> _Task objective_:
Copy each line below without leaving any out.

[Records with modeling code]
· · · ·

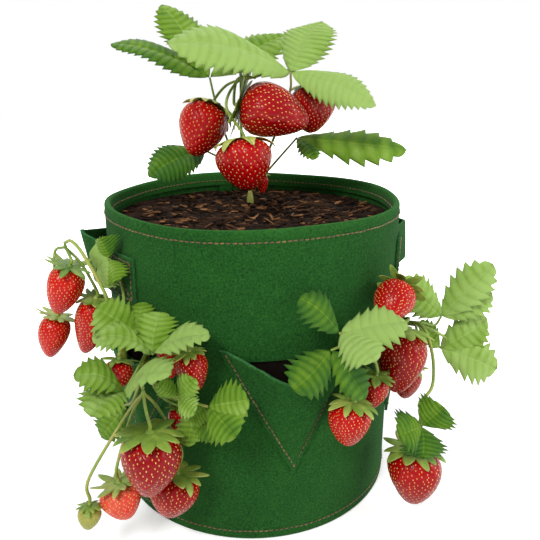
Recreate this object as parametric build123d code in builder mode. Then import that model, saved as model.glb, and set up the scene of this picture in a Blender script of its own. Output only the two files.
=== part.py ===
from math import atan2, cos, degrees, hypot, pi, radians, sin, tan
import os

from build123d import *

# A round felt grow bag with five V-shaped planting pockets round its side, two
# strap handles, potting soil and four strawberry plants: one at the top and
# three in two of the pockets. The origin is the centre of the underside, +Z
# is up, the empty front pocket faces -Y and the handles are at -X and +X.
# An azimuth is in degrees round the bag, from -Y towards +X.

# Bag
bag_radius = 150.0
bag_height = 308.0
felt = 3.0
sewing_gap = 0.3
hem_depth = 16.0
base_flange = 14.0
seam_azimuth = 180.0
seam_strip_width = 16.0

# Soil, below the rim and clear of the felt
soil_below_rim = 23.0
soil_gap = 0.4

# Pockets, each a V of felt sewn over a slit in the wall
pocket_azimuths = {
    "pocket_front": 0.0,
    "pocket_front_left": -60.0,
    "pocket_rear_left": -120.0,
    "pocket_front_right": 60.0,
    "pocket_rear_right": 120.0,
}
planted_pockets = ["pocket_front_left", "pocket_front_right"]
pocket_apex_height = 75.0
pocket_corner_height = 202.0
pocket_half_width = 65.0
pocket_lip_dip = 30.0
pocket_bulge = 20.0
pocket_seam_band = 6.0
pocket_levels = 6
slit_top = 190.7
slit_height = 27.0
slit_half_width = 50.0
slit_corner = 8.0
pocket_soil_below_lip = 8.0

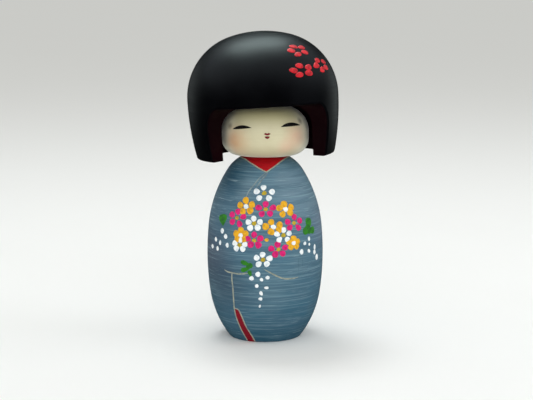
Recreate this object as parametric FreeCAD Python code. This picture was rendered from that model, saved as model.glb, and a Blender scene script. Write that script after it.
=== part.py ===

· · · ·

> _Solution_:
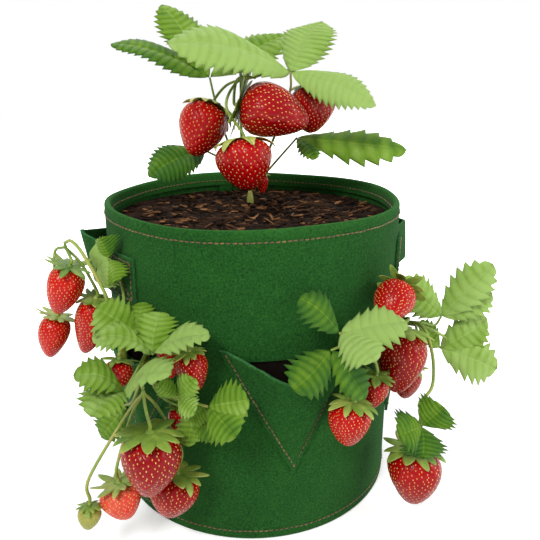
Recreate this object as parametric build123d code in builder mode. Then import that model, saved as model.glb, and set up the scene of this picture in a Blender script of its own. Output only the two files.
=== part.py ===
from math import atan2, cos, degrees, hypot, pi, radians, sin, tan
import os

from build123d import *

# A round felt grow bag with five V-shaped planting pockets round its side, two
# strap handles, potting soil and four strawberry plants: one at the top and
# three in two of the pockets. The origin is the centre of the underside, +Z
# is up, the empty front pocket faces -Y and the handles are at -X and +X.
# An azimuth is in degrees round the bag, from -Y towards +X.

# Bag
bag_radius = 150.0
bag_height = 308.0
felt = 3.0
sewing_gap = 0.3
hem_depth = 16.0
base_flange = 14.0
seam_azimuth = 180.0
seam_strip_width = 16.0

# Soil, below the rim and clear of the felt
soil_below_rim = 23.0
soil_gap = 0.4

# Pockets, each a V of felt sewn over a slit in the wall
pocket_azimuths = {
    "pocket_front": 0.0,
    "pocket_front_left": -60.0,
    "pocket_rear_left": -120.0,
    "pocket_front_right": 60.0,
    "pocket_rear_right": 120.0,
}
planted_pockets = ["pocket_front_left", "pocket_front_right"]
pocket_apex_height = 75.0
pocket_corner_height = 202.0
pocket_half_width = 65.0
pocket_lip_dip = 30.0
pocket_bulge = 20.0
pocket_seam_band = 6.0
pocket_levels = 6
slit_top = 190.7
slit_height = 27.0
slit_half_width = 50.0
slit_corner = 8.0
pocket_soil_below_lip = 8.0

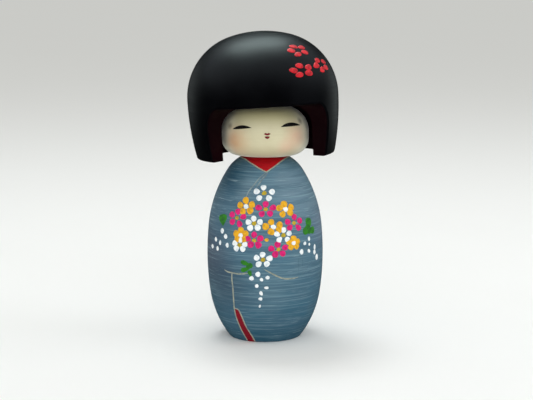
Recreate this object as parametric FreeCAD Python code. This picture was rendered from that model, saved as model.glb, and a Blender scene script. Write that script after it.
=== part.py ===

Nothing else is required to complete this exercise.